Please restate, exactly as written, the lines running from the beginning of the material through the line that has "attach(piece, body)" in it.
==== Source excerpt ====
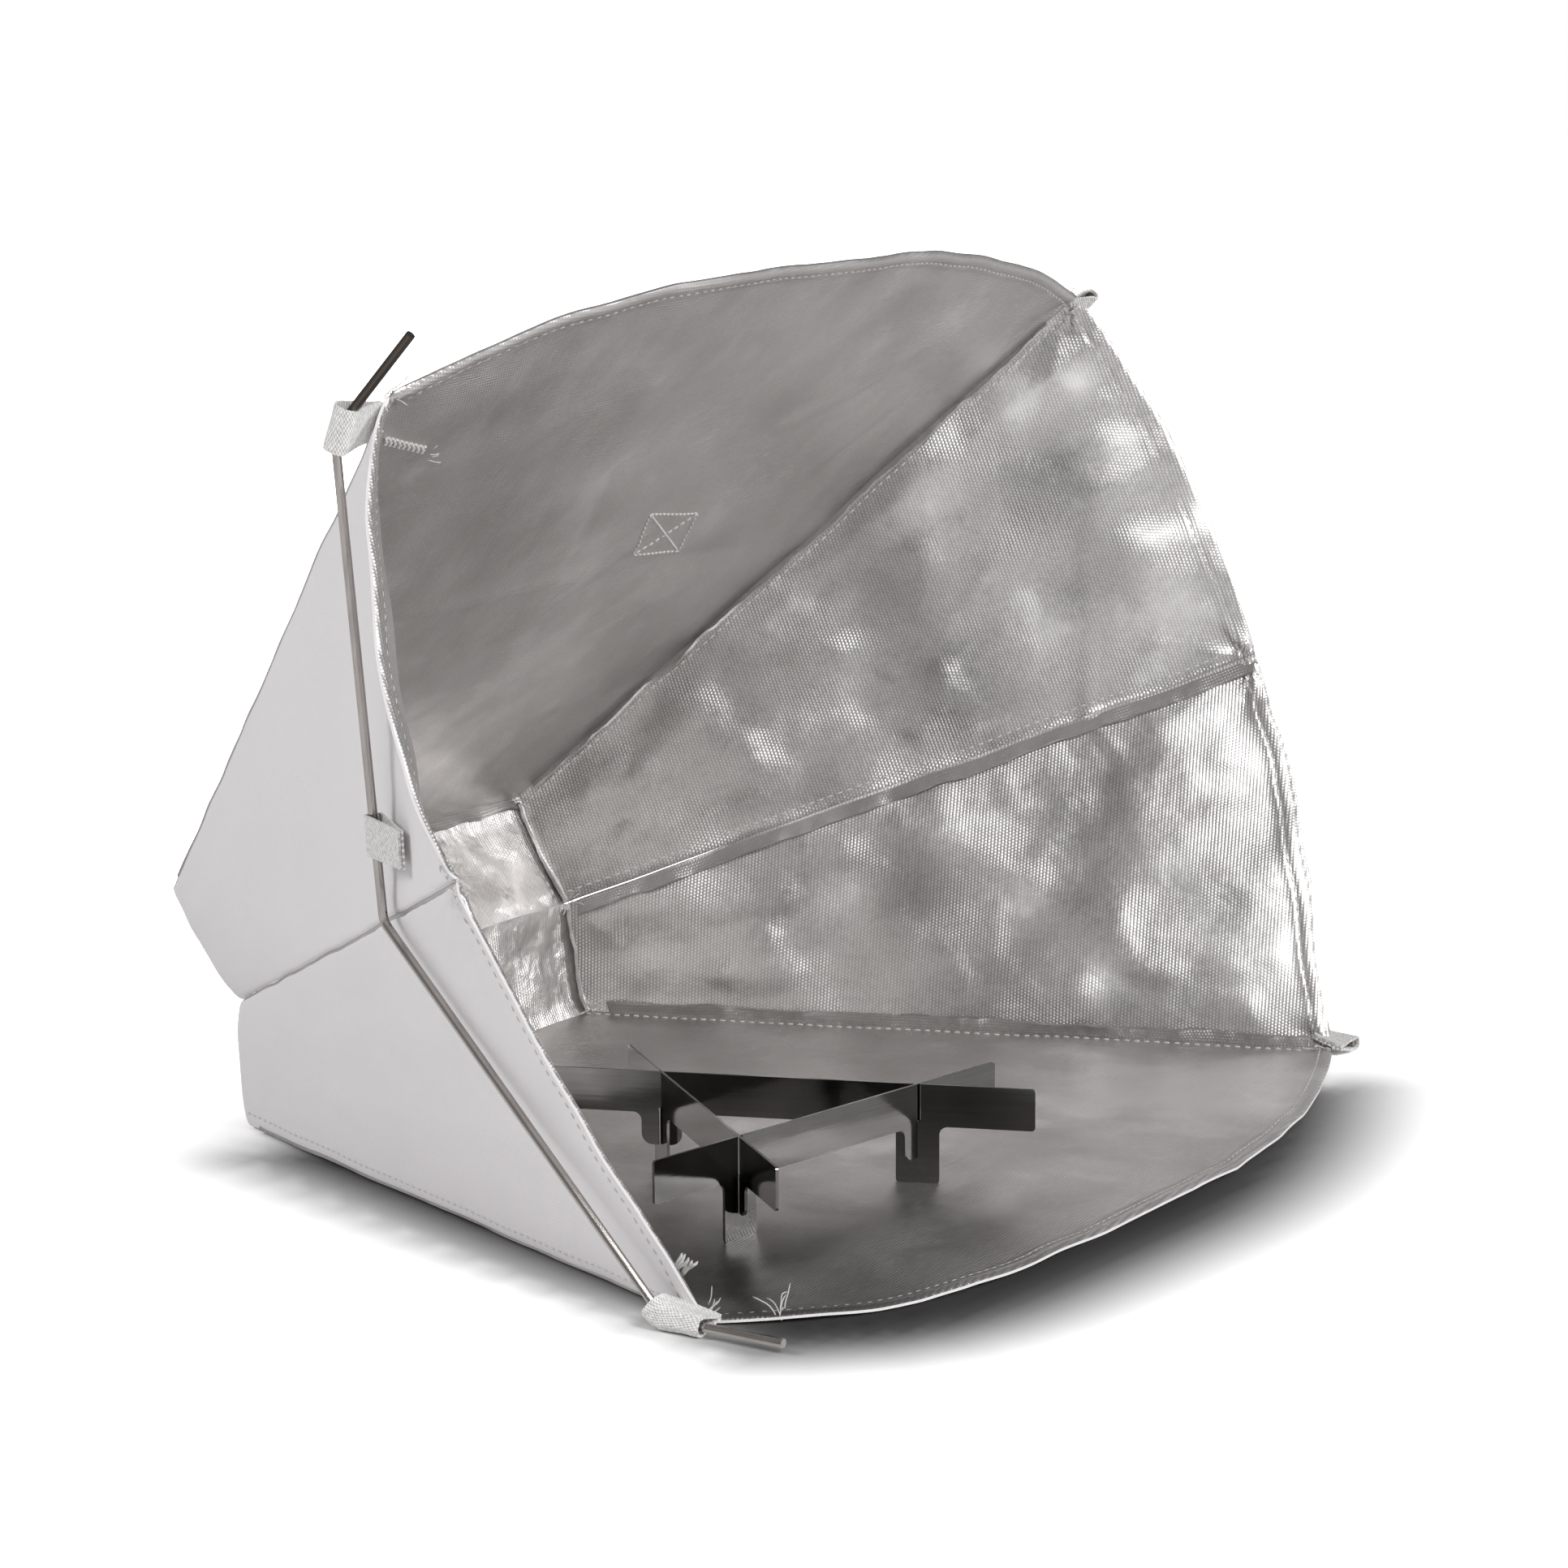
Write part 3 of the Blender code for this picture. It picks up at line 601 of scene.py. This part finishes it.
# The back is two low strips with a crease between them, which lets the oven fold flat. Each half of the oven
# lies between two levels of seams.
BACK_DEPTH = 0.05
HALVES = (("floor", "middle", "lower"), ("middle", "top", "upper"))
back_inside = {}
for low, high, name in HALVES:
    rows, columns = spread(BACK_DEPTH, 0.0024, hemmed=False), np.linspace(0, 1, 90)
    grid = patch(creases[low], creases[high], posts["left", low], posts["right", low], rows, columns)
    push = crumple(grid, 3.0, ((0.05, 0.0030, 0.4), (0.022, 0.0024, 0.5), (0.010, 0.0011, 0.5)))
    grid[..., 1] += push * fade(grid, 0.012, hemmed=False)
    thickness = thickness_of(rows, BACK_DEPTH, hemmed=False)
    cloth, back_inside[low], _ = sheet_piece(
        f"back_{name}_cloth", grid, (0, 1, 0), thickness, (0, 0, 1), (OUTSIDE, INSIDE_BACK_LIT)
    )
    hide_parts(f"back_{name}_panel")
    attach(cloth, f"back_{name}")

# The sides are two halves each, joined by the middle seam, and fold in like a bellows. Their mouth edges
# bow outwards. The left ones are smooth outside, and the right ones are the most crumpled.
FOLD = {
    "floor": ("floor", (0, 0, 1), (0, 0, 0)),
    "middle": ("top", tuple(TOP_NORMAL), tuple(corner("mouth_top", 1))),
}


def fasten(piece, half):
    """A piece of a side half rides with the floor or the top, and gets a mesh of its own."""
    body, axis, anchor = FOLD[half]
    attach(piece, body)
    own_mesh(piece)


SIDE_DEPTH, FLARE_REACH, RIGHT_PULL = 0.29, 0.034, 0.0015
WIRE_ROOM, WIRE_GROOVE = 0.0026, 0.005
SIDE_DENTS = ((0.075, 0.0022, 0.2), (0.034, 0.0022, 0.3), (0.015, 0.0010, 0.4))
PROP_X, LEAN = 0.22097, 0.012
FOOT, KINK, TOP_BEND = (-0.1234, 0.0031), (-0.0118, 0.1191), (-0.0058, 0.2800)


def wire_x(height, side):
    """How far out a prop stands at a height. The left one leans outwards above its kink."""
    lean = LEAN if side < 0 else 0.0
    return PROP_X + lean * np.clip((height - KINK[1]) / (TOP_BEND[1] - KINK[1]), 0, 1)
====
#### [Task answer]
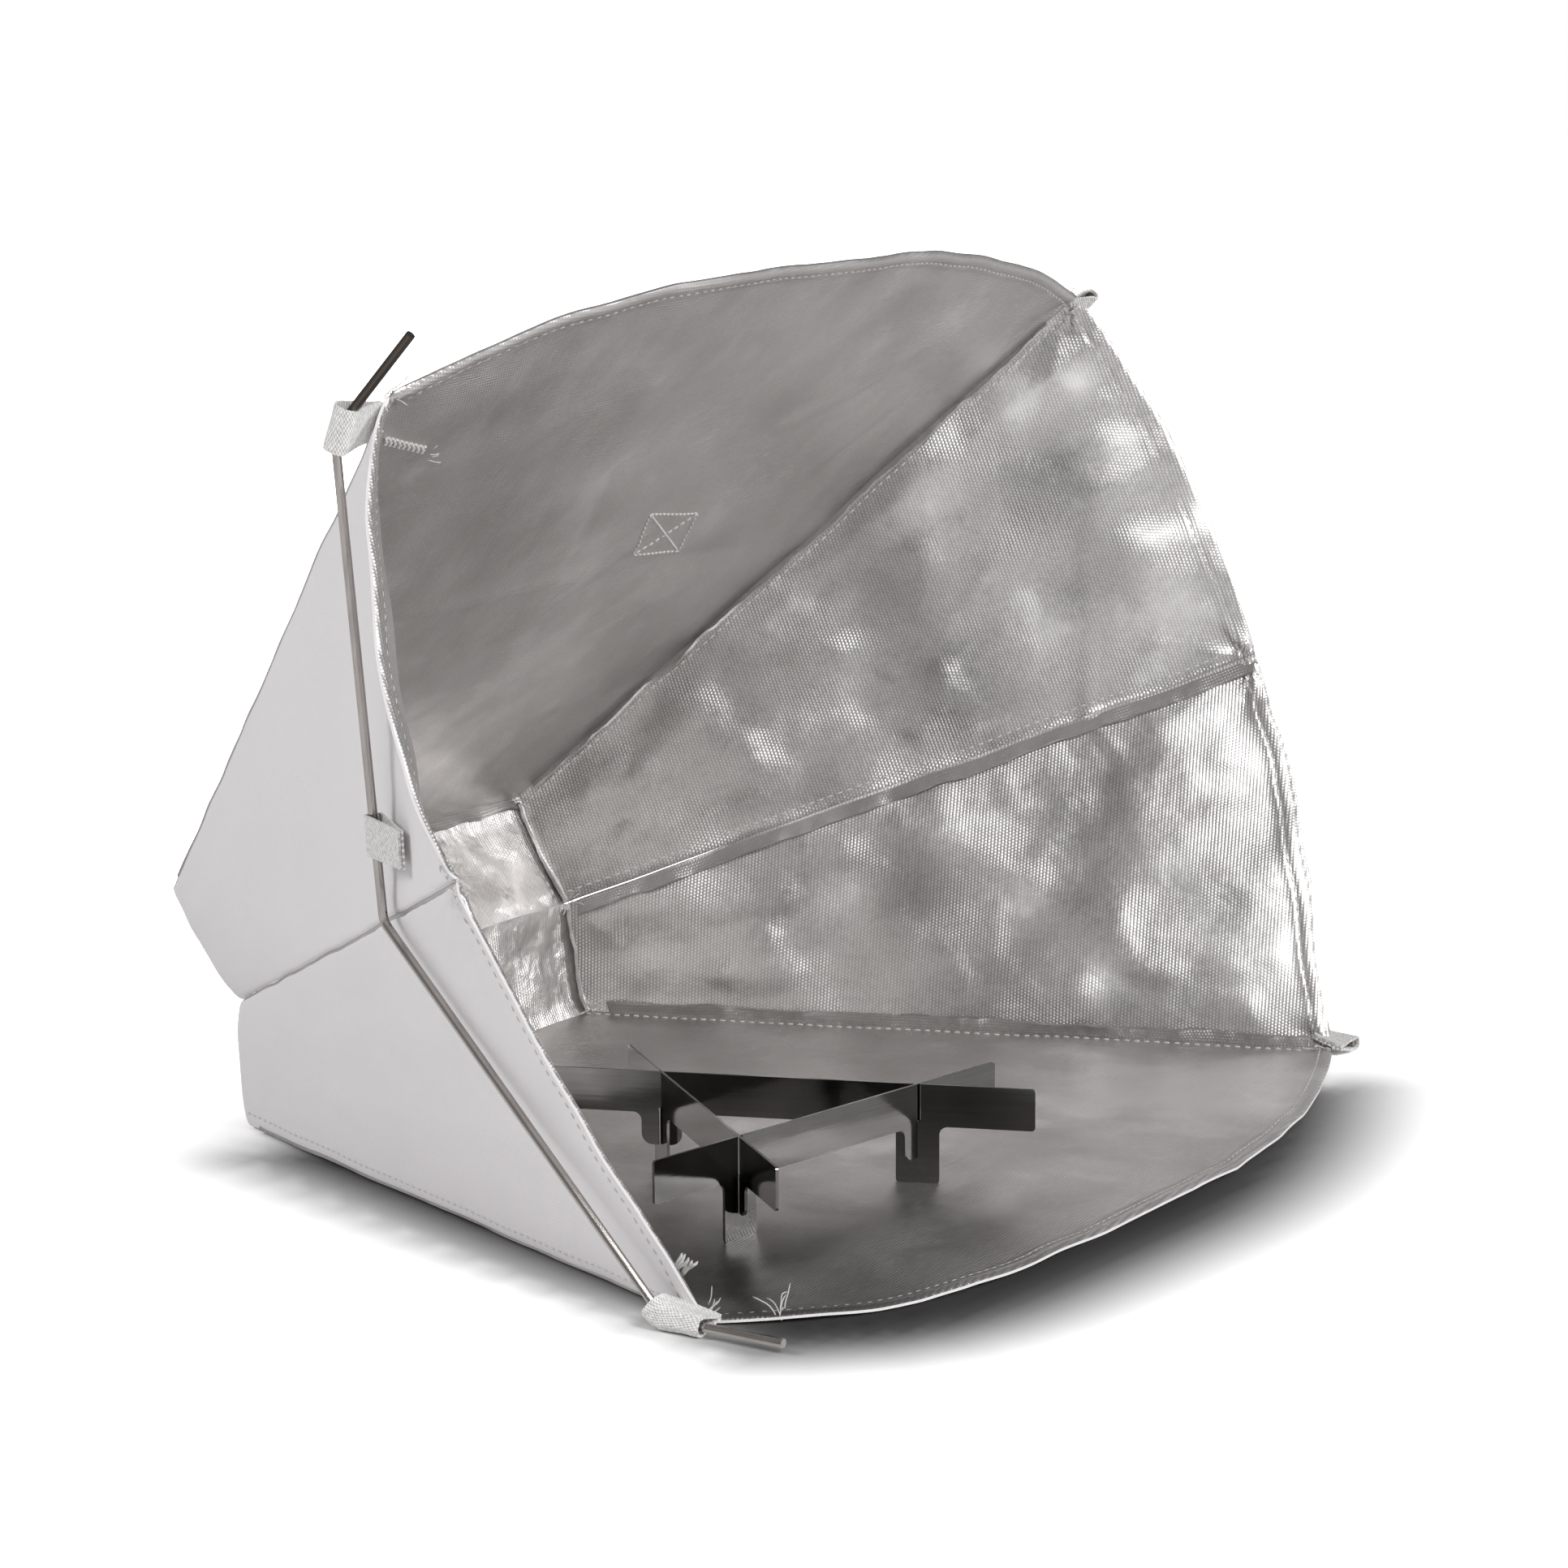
Write part 3 of the Blender code for this picture. It picks up at line 601 of scene.py. This part finishes it.
# The back is two low strips with a crease between them, which lets the oven fold flat. Each half of the oven
# lies between two levels of seams.
BACK_DEPTH = 0.05
HALVES = (("floor", "middle", "lower"), ("middle", "top", "upper"))
back_inside = {}
for low, high, name in HALVES:
    rows, columns = spread(BACK_DEPTH, 0.0024, hemmed=False), np.linspace(0, 1, 90)
    grid = patch(creases[low], creases[high], posts["left", low], posts["right", low], rows, columns)
    push = crumple(grid, 3.0, ((0.05, 0.0030, 0.4), (0.022, 0.0024, 0.5), (0.010, 0.0011, 0.5)))
    grid[..., 1] += push * fade(grid, 0.012, hemmed=False)
    thickness = thickness_of(rows, BACK_DEPTH, hemmed=False)
    cloth, back_inside[low], _ = sheet_piece(
        f"back_{name}_cloth", grid, (0, 1, 0), thickness, (0, 0, 1), (OUTSIDE, INSIDE_BACK_LIT)
    )
    hide_parts(f"back_{name}_panel")
    attach(cloth, f"back_{name}")

# The sides are two halves each, joined by the middle seam, and fold in like a bellows. Their mouth edges
# bow outwards. The left ones are smooth outside, and the right ones are the most crumpled.
FOLD = {
    "floor": ("floor", (0, 0, 1), (0, 0, 0)),
    "middle": ("top", tuple(TOP_NORMAL), tuple(corner("mouth_top", 1))),
}


def fasten(piece, half):
    """A piece of a side half rides with the floor or the top, and gets a mesh of its own."""
    body, axis, anchor = FOLD[half]
    attach(piece, body)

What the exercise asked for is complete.